In parallel, MarineTraffic data at 23:00 UTC show shipping flows through the Strait of Hormuz remaining stable under an Iranian-managed traffic scheme, suggesting no immediate disruption as the new regime comes into force. G7 signals of support for Canada as an alternative energy supplier underline that major consumers are still diversifying away from Hormuz exposure, even as the acute war risk abates.
In the next 24–48 hours, watch for: (1) formal U.S. Treasury and State Department guidance on license changes, SDN removals, and banking channels; (2) initial chartering of tankers for openly-declared Iranian crude and condensate cargoes and any shift in insurance pricing; (3) Iran’s publication of the full MoU text, already reported by Venezuelan outlets, clarifying timelines and snapback mechanisms; (4) Israeli and Lebanese battlefield activity that could trigger Iranian claims of MoU violation; and (5) reactions from Gulf producers and OPEC+ on how to accommodate or counterbalance rising Iranian output. Trading desks should be prepared for volatility across Brent, WTI, Middle Eastern sour grades, and related FX, particularly for currencies exposed to oil balances such as CAD, NOK, and GCC pegs.

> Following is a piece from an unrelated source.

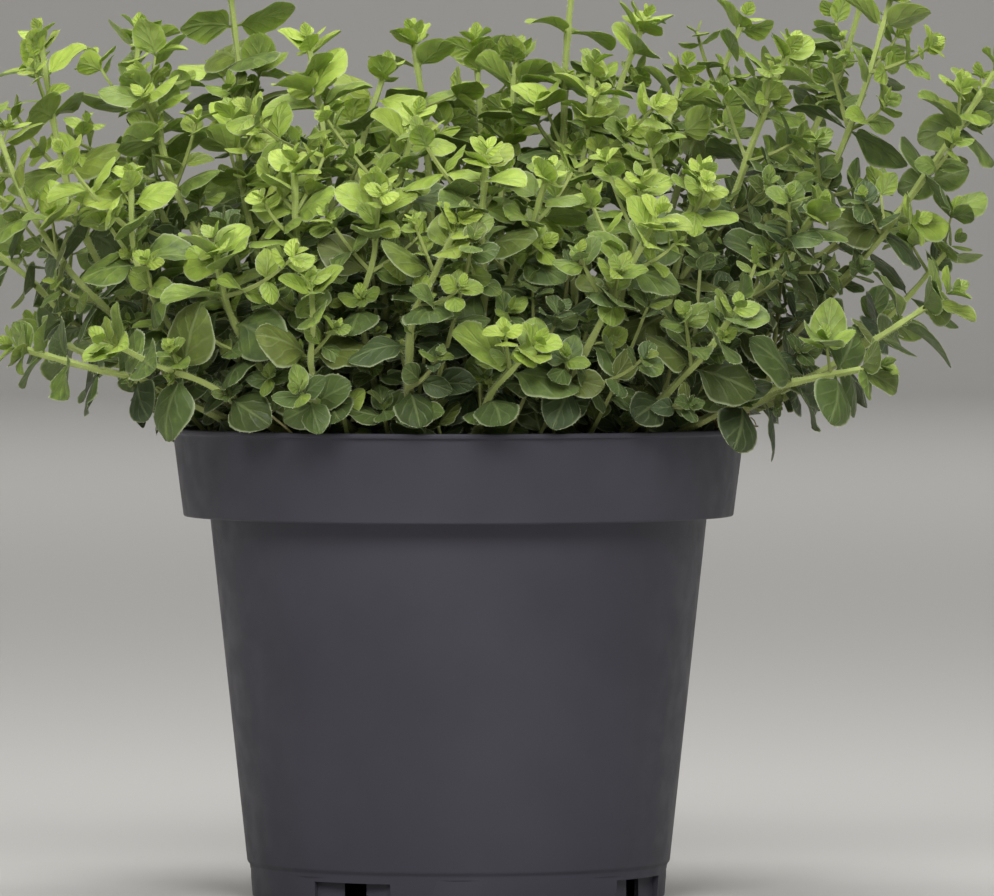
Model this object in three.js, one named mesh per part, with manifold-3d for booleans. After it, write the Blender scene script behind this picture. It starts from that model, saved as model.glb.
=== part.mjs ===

MARKET IMPACT ASSESSMENT: U.S.–Iran deal in force points to higher Iranian crude and condensate exports, narrower Brent–Dubai spreads, pressure on Gulf risk premia, and potential relief for refiners and petrochemicals; secondary sanctions, banking, and shipping compliance will recalibrate quickly. The Kyiv Iskander strikes reinforce demand for air-defense systems, drones, and missiles, but are unlikely on their own to move broad markets absent mass casualties or critical infrastructure hits.